We need a more flexible way to add new buttons to the popup menus. E.g., when someone develops a proof generator, the code for the ProofView class has to be modified in order to add a "Generate Proof" menu.
We need some mechanism so that the proof generator can register itself into a central database (essentially telling the system ``I'm a function that works on Proof objects'').

Packages

This section describes the way I propose to implement a package system. The intention is that the user can import all operators, object types (e.g. Graphs, Proofs), etc. of a package by typing import name.of.the.package; into the main stack window. Since it is in general impossible for a program to find out which classes reside in a given package, each GveCalc-compatible package should contain a PackageInfo class, that contains methods returning a list of operators, object types, and so on.

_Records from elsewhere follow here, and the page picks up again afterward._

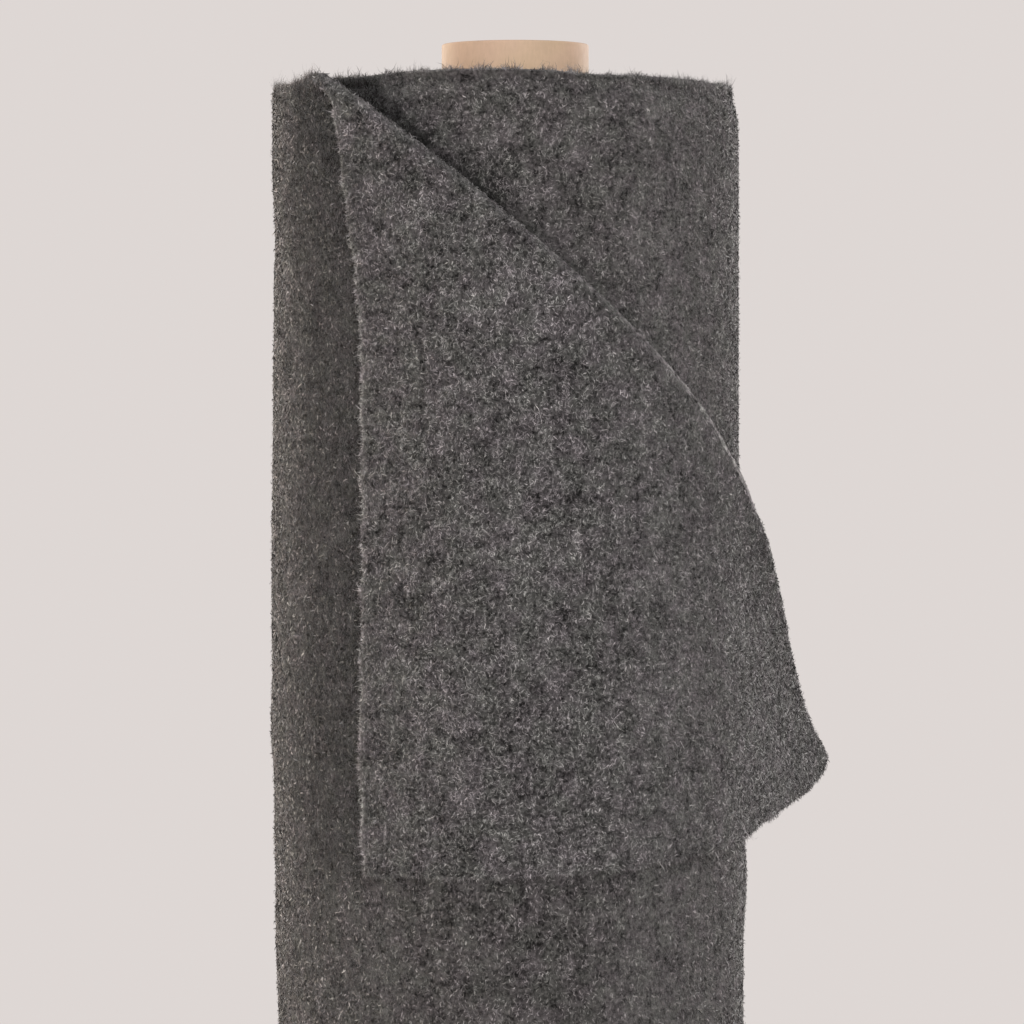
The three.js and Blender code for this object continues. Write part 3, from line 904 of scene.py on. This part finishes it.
class WoolLooks(PropertyGroup):
    """Colours and surface of the wool, and the tube's colour"""

    colour: colour_setting("Cloth colour", "Colour of the cloth's outer side", (0.1035, 0.0995, 0.0995))
    flap_colour: colour_setting("Flap colour", "Colour of the cloth's other side", (0.117, 0.1135, 0.1145))
    board: colour_setting("Board colour", "Colour of the cardboard tube", (0.60, 0.43, 0.315))
    curls: factor_setting("Curls", "Contrast of the tangled fibres", 0.55)
    clumps: factor_setting("Clumps", "Contrast of the small clumps", 1.1)
    patches: factor_setting("Patches", "Contrast of the soft patches", 1.25)
    streaks: factor_setting("Combed streaks", "Contrast of the upright streaks on the roll", 0.35)
    sheen: factor_setting("Sheen", "Light that the nap catches at its edges", 0.3)
    ground_shade: factor_setting("Ground shade", "How much darker the cloth is under its nap", 0.36)


class NapSizes(PropertyGroup):
    """Amount and size of the nap's fibres"""

    fibre_length: length_setting("Fibre length", "Usual length of a fibre", 0.0017)
    fibre_width: length_setting("Fibre width", "Usual width of a strand of fibres", 0.00038, 5)
    flap_count: count_setting("Flap fibres", "Number of fibres on the flap", 88000)
    turn_count: count_setting("Turn fibres", "Number of fibres on the loose turn", 64000)
    body_count: count_setting("Body fibres", "Number of fibres on the wound body", 42000)
    seed: IntProperty(name="Seed", description="Picks another arrangement of the fibres", default=3, min=0)


class StageLooks(PropertyGroup):
    """Floor, light and camera"""

    air: colour_setting("Surround", "Colour of the surround", (0.73, 0.68, 0.66))
    floor: colour_setting("Floor", "Colour of the floor", (0.58, 0.55, 0.535))
    key_power: power_setting("Main light", "Power of the main light", 47)
    side_power: power_setting("Back lights", "Power of the two lights behind", 46)
    warm_power: power_setting("Warm light", "Power of the warm light on the left", 13)
    camera_distance: length_setting("Camera distance", "Distance of the camera from the roll's axis", 2.5996)
    camera_height: length_setting("Camera height", "Height of the camera", 1.3337)
    camera_shift: length_setting("Camera offset", "How far right of the axis the camera stands", 0.00085, 5)
    lens: FloatProperty(name="Lens", description="Focal length of the camera", default=235.5, unit="CAMERA")


def settings():
    scene = bpy.context.scene
    return scene.roll_sizes, scene.wool_looks, scene.nap_sizes, scene.roll_stage


def finish_piece(piece, material, slot, *replaced):
    piece.data.materials.append(material)
    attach(piece, "root")
    if replaced:
        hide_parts(*replaced)
    return piece


def need(*names):
    """Raises an error if a piece of these names hasn't been added yet."""
    missing = [name for name in names if name not in bpy.data.objects]
    if missing:
        raise RuntimeError(f"add these first: {', '.join(missing)}")


FLOOR_REACH = 14.0
LIGHT_TARGET = 1.2
# Angle round the roll, height over the target, distance, size, colour, power setting and its share
LIGHTS = {
    "main_light": (4, 0.7, 2.9, 1.8, (1.0, 0.985, 0.98), "key_power", 1.0),
    "warm_light": (-88, 0.3, 2.6, 1.6, (1.0, 0.74, 0.4), "warm_power", 1.0),
    "left_light": (-138, 0.5, 2.4, 1.0, (1.0, 0.92, 0.84), "side_power", 1.0),
    "right_light": (140, 0.5, 2.4, 1.0, (1.0, 0.97, 0.94), "side_power", 0.9),
}


def add_light(name, angle, height, distance, size, colour, power):
    """A round soft light that points at the roll."""
    lamp = bpy.data.lights.new(name, "AREA")
    lamp.shape = "DISK"
    lamp.size = size
    lamp.energy = power
    lamp.color = colour
    light = bpy.data.objects.new(name, lamp)
    turn = math.radians(angle)
    target = Vector((AXIS[0], AXIS[1], LIGHT_TARGET))
    light.location = target + Vector((distance * math.sin(turn), -distance * math.cos(turn), height))
    light.rotation_euler = (target - light.location).to_track_quat("-Z", "Y").to_euler()
    bpy.context.scene.collection.objects.link(light)


class ROLL_OT_stage(Operator):
    """Adds the floor, the lights and the camera"""

    bl_idname = "cloth_roll.stage"
    bl_label = "Floor, light and camera"

    def execute(self, context):
        look = settings()[3]
        scene = context.scene
        scene.view_settings.view_transform = "Standard"
        world = bpy.data.worlds.new("pale_surround")
        world.use_nodes = True
        world.node_tree.nodes["Background"].inputs["Color"].default_value = (*look.air, 1)
        scene.world = world

        lens = bpy.data.cameras.new("camera")
        lens.sensor_width = 36
        lens.lens = look.lens
        lens.clip_end = 100
        camera = bpy.data.objects.new("camera", lens)
        camera.location = (AXIS[0] + look.camera_shift, AXIS[1] - look.camera_distance, look.camera_height)
        camera.rotation_euler = (math.pi / 2, 0, 0)
        scene.collection.objects.link(camera)
        scene.camera = camera

        reach = FLOOR_REACH / MM
        corners = np.array([[-reach, -reach, 0], [reach, -reach, 0], [reach, reach, 0], [-reach, reach, 0]])
        floor = new_mesh("floor", corners, [np.array([[0, 1, 2, 3]])], smooth=False)
        material, tree, surface = new_material("pale_floor")
        tone = calc(tree, "MULTIPLY_ADD", noise(tree, object_place(tree), 3.0, 2), 0.03, 0.985)
        fill(tree, surface, {"Base Color": shaded(tree, tuple(look.floor), tone), "Roughness": 0.9})
        floor.data.materials.append(material)

        for name, (*place, colour, power, share) in LIGHTS.items():
            add_light(name, *place, colour, share * getattr(look, power))
        return {"FINISHED"}


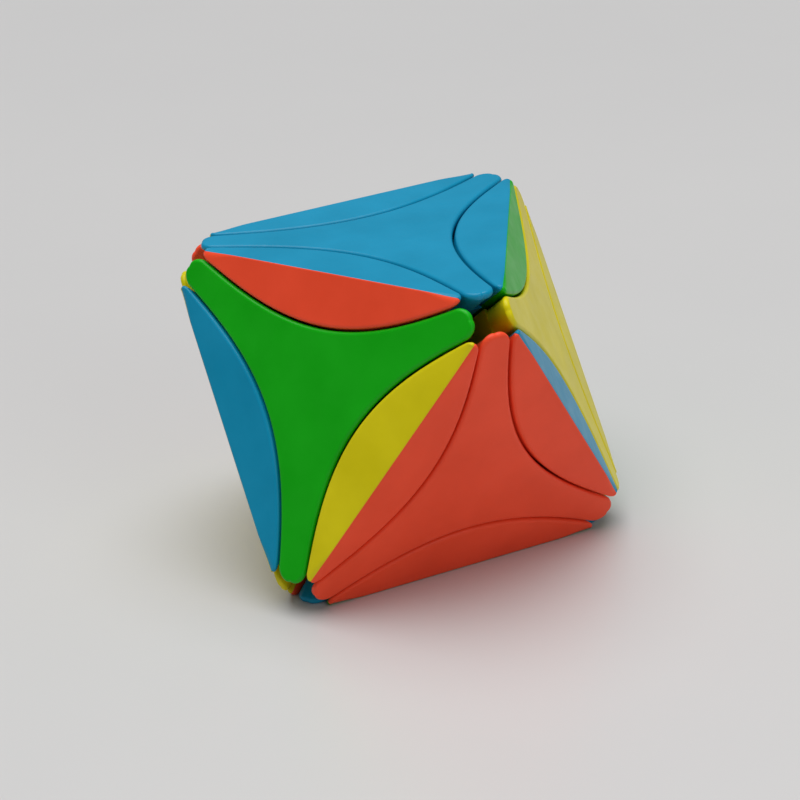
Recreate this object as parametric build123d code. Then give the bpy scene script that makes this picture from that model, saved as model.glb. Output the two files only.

If two different packages define an operator with the same name, say gve.calc.formula.OperatorPlus and my.complex.OperatorAddition both define an operator called +, the system will have to choose one. We suggest the operator from the package imported first is chosen, so the order in which the user imports packages is important. If the user wants the other choice, he will have to type my.complex.+ for example. Maybe we also should allow shortcuts like formula.+ for gve.calc.formula.+ since the last form is rather cumbersome to type. We also need to investigate the parsing of identifiers like gve.calc.formula.+, since here the dots are operators and the + is an Identifier (the right argument of the rightmost dot operator), and the whole of this aggregate of dot-operators should ultimately be recognized as one single Identifier.

Interfacing with Java

It would be nice if the user could access (certain) fields and methods of Java classes. E.g., a PredicateLogic class could contain static fields with proof rules. Then, the user imports this class (so she can write X instead of PredicateLogic.X to access the rule called X in her proofs).